I am deeply into exfoliation.

So, yes, this gives a very thin layer of intensely absorbent/effective clay, which reminds me a lot of the Aztec Secret Bentonite Clay mask. At a fraction of the price (I picked it up at Whole Foods for around $7) it could be worth checking out first. It comes as a powder and you mix it with water or vinegar [or whatever else you like…I like to add lemon juice and tea tree oil as well, maybe rosewater or some essential oils…] to your desired consistency. When you get the balance of ingredients right, this is an amazing mask: it tightens like crazy, so you look like a maniac when it’s fully dry, and even worse when you take it off as it draws the blood to the surface and makes you bright red for a bit.
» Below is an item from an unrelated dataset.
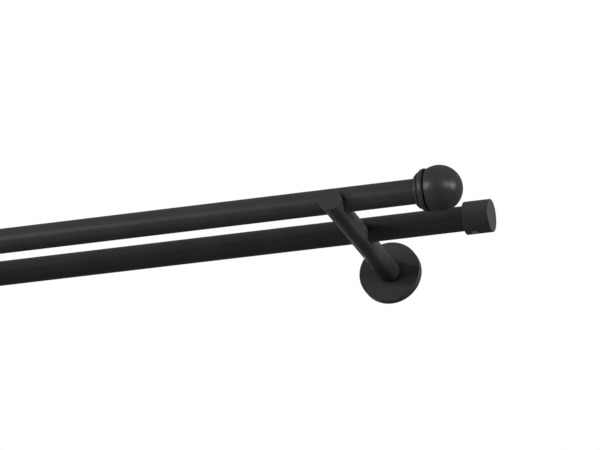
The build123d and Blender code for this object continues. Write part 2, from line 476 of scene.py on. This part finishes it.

Twenty minutes later, though, there is a difference. [Part of the appeal may be the experience – imagine would be fun to do with a group.] This is another type of clay that boasts supernormal absorbency, able to absorb many times its own weight in volume, that kind of thing. The ants of the clay world. The nice thing about the Umbrian clay is that it achieves a similar effect with less product and less effort. I find the effort intrinsic to the appeal of the Aztec Secret mask, though, so to each its own.